You are selecting the rows for the
sole purpose of updating them and
not reading them.
You are selecting the rows to show
to somebody, and marking them as
read either one at a time or all as a group.
You want to select the rows and mark
them as read at the time you select
them.
Let's take Option 1 first, as that seems to be the easiest. You don't need to select the rows in order to update them, just issue an update with a WHERE clause:
update table_x
set read = 'T'
where date > sysdate-1;
Looking at option 2, you want to mark them as read when a user has read them (or a down stream system has received it, or whatever). For this, you'll probably have to do another update. If you query for the primary key, in addition to the other columns you'll need in the first select, you will probably have an easier time of updating, as the DB won't have to do table or index scans to find the rows.
In JDBC (Java) there is a facility to do a batch update, where you execute a set of updates all at once. That's worked out well when I need to perform a lot of updates that are of the exact same form.
Option 3, where you want to select and update all in one shot. I don't find much use for this, personally, but that doesn't mean others don't. I suppose some kind of stored procedure would reduce the round trips. I'm not sure what db you are working with here and can't really offer specifics.

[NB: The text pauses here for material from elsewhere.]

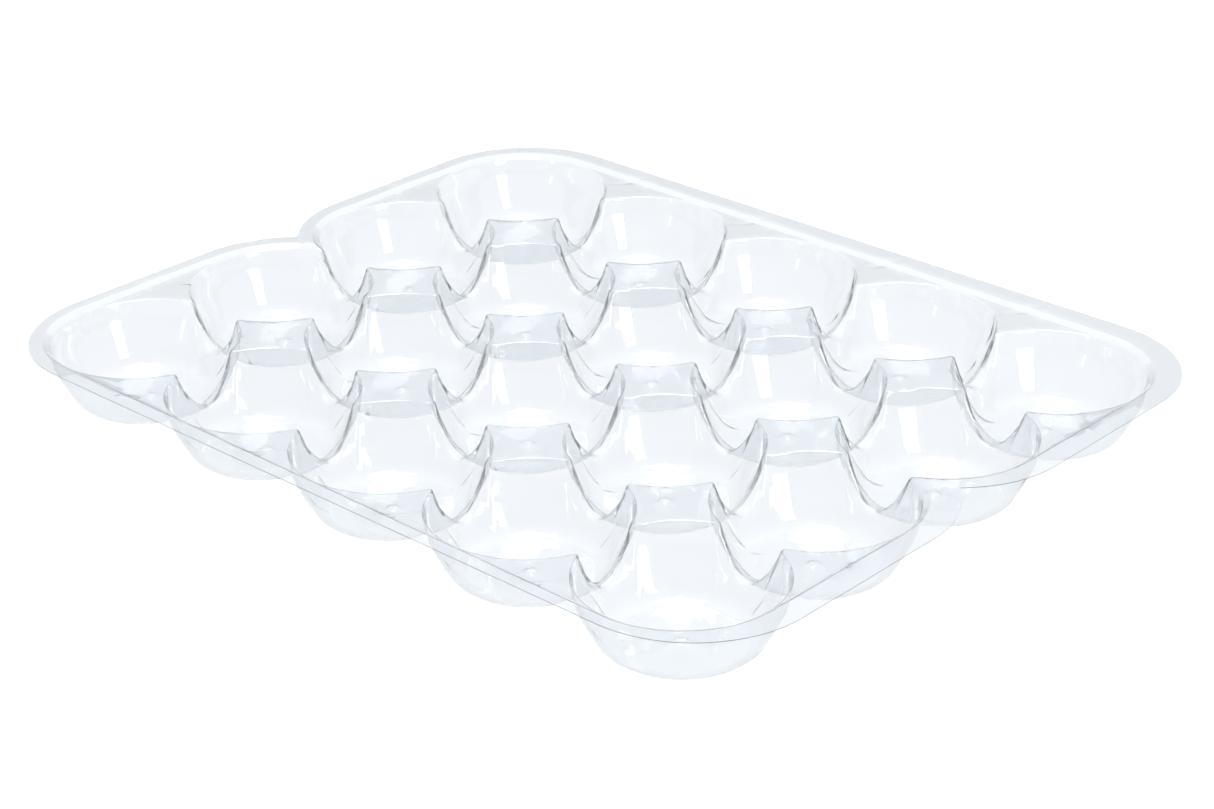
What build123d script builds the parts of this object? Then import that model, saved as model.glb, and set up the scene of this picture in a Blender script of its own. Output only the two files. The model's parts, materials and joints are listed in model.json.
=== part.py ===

Going to the DB isn't so bad. If you aren't returning anything 'across the wire' then an update shouldn't do you too much damage and its only a few hundred thousand rows. What is your worry?
If you're doing a SELECT in JDBC and iterating over the ResultSet to UPDATE each row, you're doing it wrong. That's an (n+1) query problem that will never perform well.
Just do an UPDATE with a WHERE clause that determines which of those rows needs to be updated. It's a single network round trip that way.
Don't be too code-centric. Let the database do the job it was designed for.
Can't you just use the same connection without closing it?